Ukrainian President Volodymyr Zelenskiy late on Thursday lashed out at Amnesty International after it accused his forces of breaching international law and endangering civilians in their defense against Russia’s invasion.
The sharp rebuke came as three more ships loaded with more than 58,000 tonnes of Ukrainian grain were yesterday set to depart from Black Sea ports under an agreement between Moscow and Kyiv aimed at easing a global food shortage.
In a report on Thursday, the rights group listed incidents in 19 cities and towns in which Ukrainian forces appeared to have put civilians in harm’s way by establishing bases in residential areas — findings Zelenskiy equated to victim-blaming in his evening address.
Photo: EPA-EFE
The group sought to offer “amnesty [to] the terrorist state and shift the responsibility from the aggressor to the victim,” he said. “There is no condition, even hypothetically, under which any Russian strike on Ukraine becomes justified. Aggression against our state is unprovoked, invasive and terrorist.”
“If someone makes a report in which the victim and the aggressor are supposedly equal in some way ... then this cannot be tolerated,” he said.
After a four-month investigation, Amnesty International said it had found that the Ukrainian military had established bases in schools and hospitals, and launched attacks from populated areas, asserting that the tactics breached international humanitarian law.
However, the group said the tactics “in no way justify Russia’s indiscriminate attacks,” which have battered civilian populations.
On Thursday, Russian bombardments targeted several towns and villages, including Mykolaiv in the south, where residential buildings were damaged in two neighborhoods, the city mayor said.

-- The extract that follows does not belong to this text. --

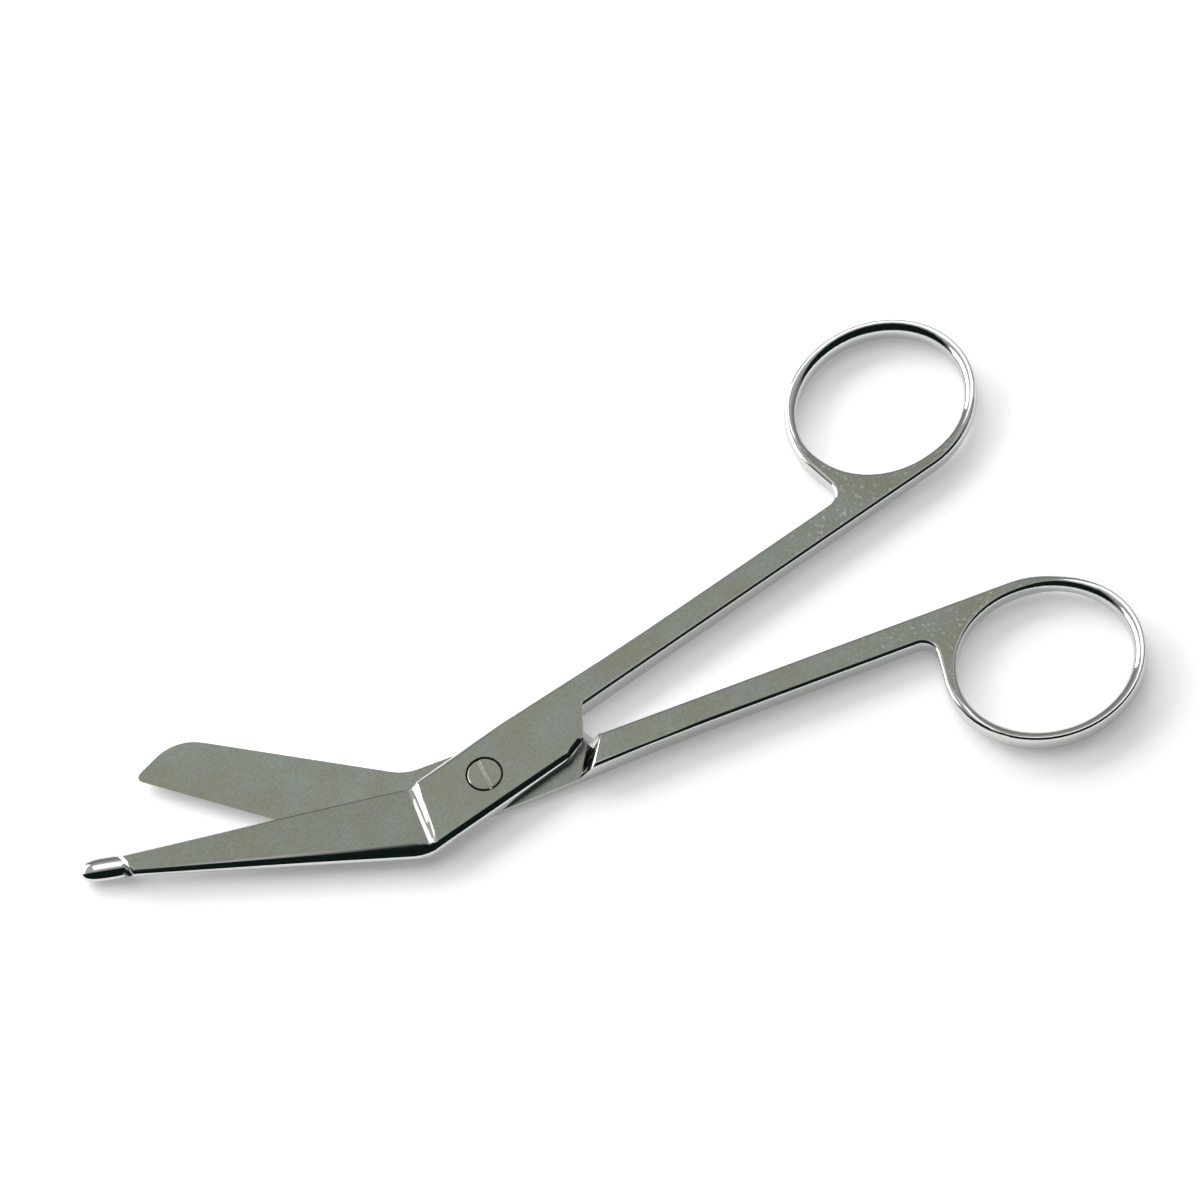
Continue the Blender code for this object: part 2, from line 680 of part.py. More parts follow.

Eight people were killed and four injured by a Russian strike that hit a bus stop in Toretsk, near the eastern front line, the regional governor said.
In Kharkiv, the country’s second-most populous city, local authorities reported Russian missile attacks on industrial zones.
Ukrainian forces are conducting a counteroffensive in the south, where they claim to have retaken more than 50 villages previously controled by Moscow.
Meanwhile, three more ships laden with Ukrainian maize were set to depart yesterday morning — two from Chornomorsk and one from Odessa, where the first grain shipment to leave Ukraine since the war began set sail on Monday.
Grain shipments to global markets have been able to resume under a deal struck last month between Kyiv and Moscow — mediated by Turkey and under the aegis of the UN — in a bid to alleviate a crisis that has seen food prices soar in several countries.
The deal provides for the establishment of secure corridors in the Black Sea to allow merchant ships to export 20 million to 25 million tonnes of Ukrainian grain held up in port.
Separately, the EU on Thursday said it is to sanction former Ukrainian president Viktor Yanukovych and his son, Oleksandr Yanukovych, for allegedly undermining Ukraine’s security.
Victor Yanukovych’s administration was in 2014 overthrown by a popular uprising against its pro-Russian stance.
Following his ouster, Moscow moved to annex Ukraine’s Crimean peninsula and the eastern Donbas region.
The EU said the 72-year-old former president, who is based in Russia, still plays a “role in undermining or threatening the territorial integrity, sovereignty and independence of Ukraine, and the state’s stability and security.”
The sanctions document accuses him of plotting to return to power if the Russian invasion succeeds in toppling Zelenskiy, while his son stands accused of “conducting transactions with the separatist groups in the Donbas region,” a reference to Russian proxy forces.